═══ GIVEN RECORDS ═══
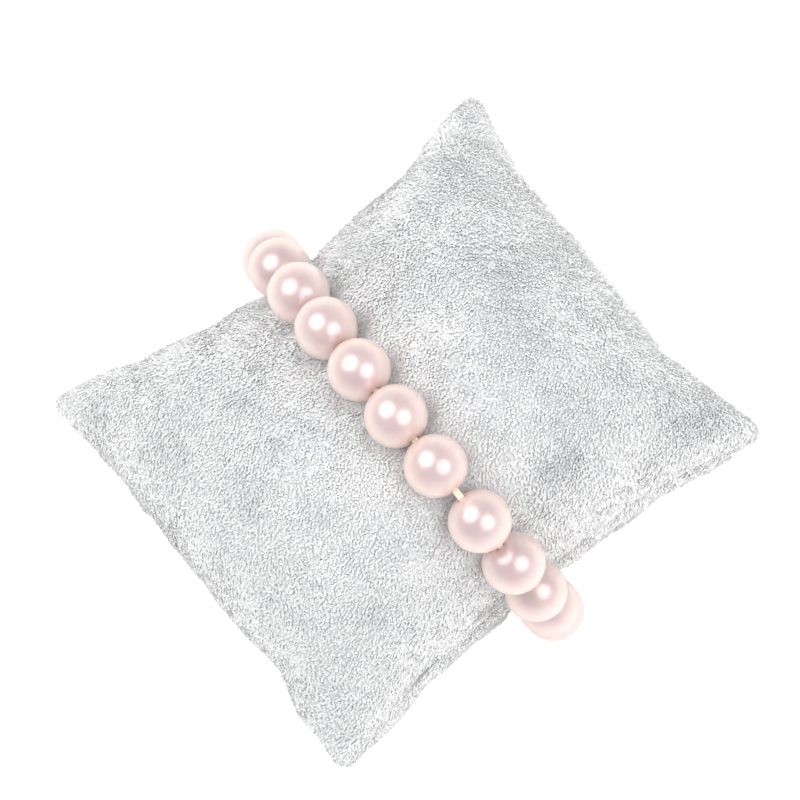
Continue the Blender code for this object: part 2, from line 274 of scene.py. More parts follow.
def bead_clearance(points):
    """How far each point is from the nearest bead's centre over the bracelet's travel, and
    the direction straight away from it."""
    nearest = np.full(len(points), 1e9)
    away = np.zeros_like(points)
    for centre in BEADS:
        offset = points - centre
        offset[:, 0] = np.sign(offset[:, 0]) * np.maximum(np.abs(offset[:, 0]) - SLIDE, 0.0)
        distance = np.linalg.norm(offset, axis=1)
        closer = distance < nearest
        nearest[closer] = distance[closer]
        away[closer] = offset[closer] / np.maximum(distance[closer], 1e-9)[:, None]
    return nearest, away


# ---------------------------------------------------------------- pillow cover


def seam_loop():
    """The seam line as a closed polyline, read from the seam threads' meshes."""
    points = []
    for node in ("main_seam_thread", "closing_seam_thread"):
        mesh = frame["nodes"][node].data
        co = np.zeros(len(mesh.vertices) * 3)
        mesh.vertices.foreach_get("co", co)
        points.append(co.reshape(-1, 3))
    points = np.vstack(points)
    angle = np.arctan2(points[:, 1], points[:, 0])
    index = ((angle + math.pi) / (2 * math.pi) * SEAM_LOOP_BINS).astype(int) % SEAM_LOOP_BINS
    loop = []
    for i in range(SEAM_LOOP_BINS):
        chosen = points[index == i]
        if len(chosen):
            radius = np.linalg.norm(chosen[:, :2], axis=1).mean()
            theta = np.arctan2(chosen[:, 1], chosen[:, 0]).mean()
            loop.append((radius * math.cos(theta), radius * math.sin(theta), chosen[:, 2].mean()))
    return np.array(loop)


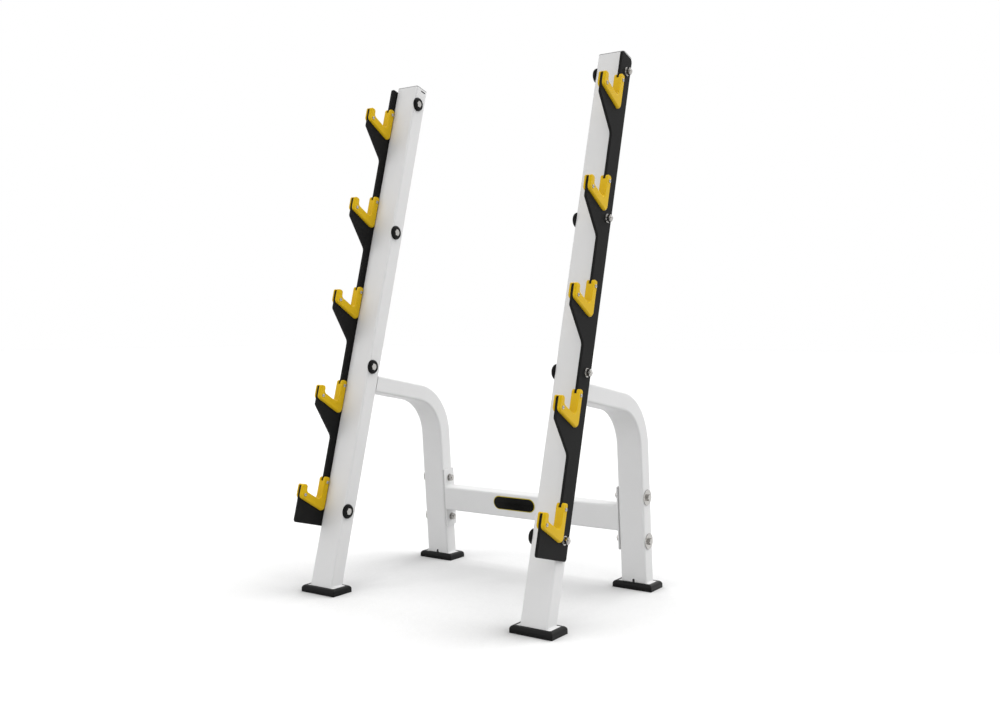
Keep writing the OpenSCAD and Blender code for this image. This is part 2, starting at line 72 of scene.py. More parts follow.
═══
**WHAT NEEDS TO BE DONE**
The whole listing above needs to be written out again exactly.

**WRITTEN RESPONSE**
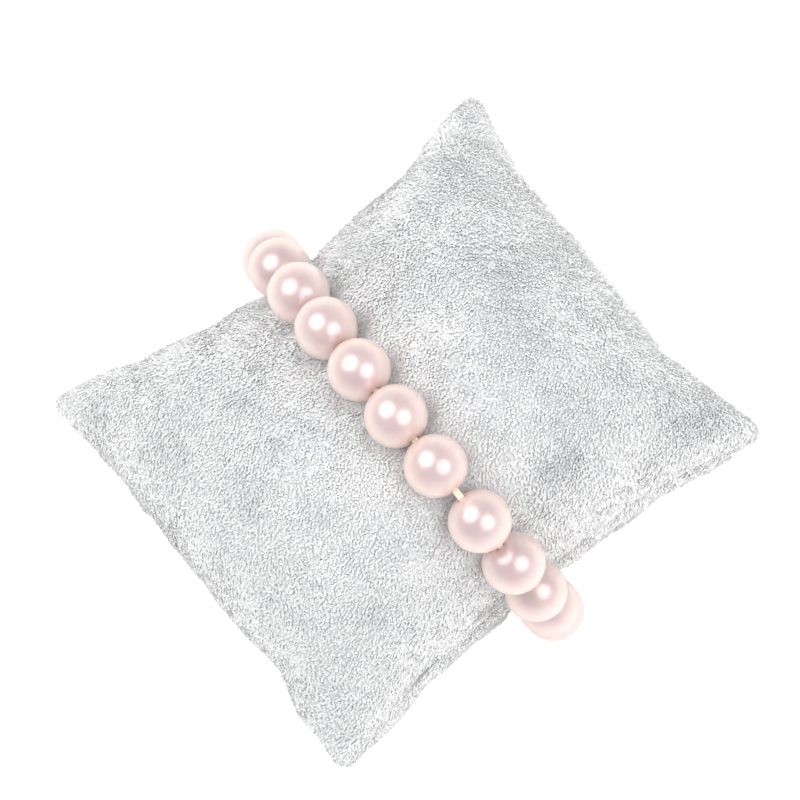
Continue the Blender code for this object: part 2, from line 274 of scene.py. More parts follow.
def bead_clearance(points):
    """How far each point is from the nearest bead's centre over the bracelet's travel, and
    the direction straight away from it."""
    nearest = np.full(len(points), 1e9)
    away = np.zeros_like(points)
    for centre in BEADS:
        offset = points - centre
        offset[:, 0] = np.sign(offset[:, 0]) * np.maximum(np.abs(offset[:, 0]) - SLIDE, 0.0)
        distance = np.linalg.norm(offset, axis=1)
        closer = distance < nearest
        nearest[closer] = distance[closer]
        away[closer] = offset[closer] / np.maximum(distance[closer], 1e-9)[:, None]
    return nearest, away


# ---------------------------------------------------------------- pillow cover


def seam_loop():
    """The seam line as a closed polyline, read from the seam threads' meshes."""
    points = []
    for node in ("main_seam_thread", "closing_seam_thread"):
        mesh = frame["nodes"][node].data
        co = np.zeros(len(mesh.vertices) * 3)
        mesh.vertices.foreach_get("co", co)
        points.append(co.reshape(-1, 3))
    points = np.vstack(points)
    angle = np.arctan2(points[:, 1], points[:, 0])
    index = ((angle + math.pi) / (2 * math.pi) * SEAM_LOOP_BINS).astype(int) % SEAM_LOOP_BINS
    loop = []
    for i in range(SEAM_LOOP_BINS):
        chosen = points[index == i]
        if len(chosen):
            radius = np.linalg.norm(chosen[:, :2], axis=1).mean()
            theta = np.arctan2(chosen[:, 1], chosen[:, 0]).mean()
            loop.append((radius * math.cos(theta), radius * math.sin(theta), chosen[:, 2].mean()))
    return np.array(loop)


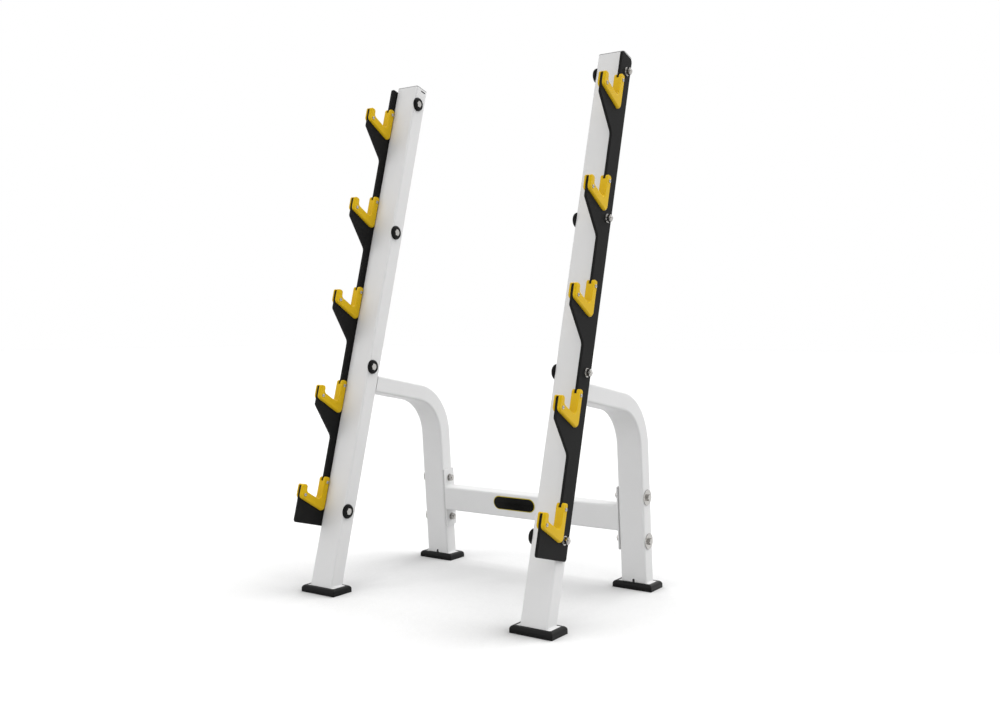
Keep writing the OpenSCAD and Blender code for this image. This is part 2, starting at line 72 of scene.py. More parts follow.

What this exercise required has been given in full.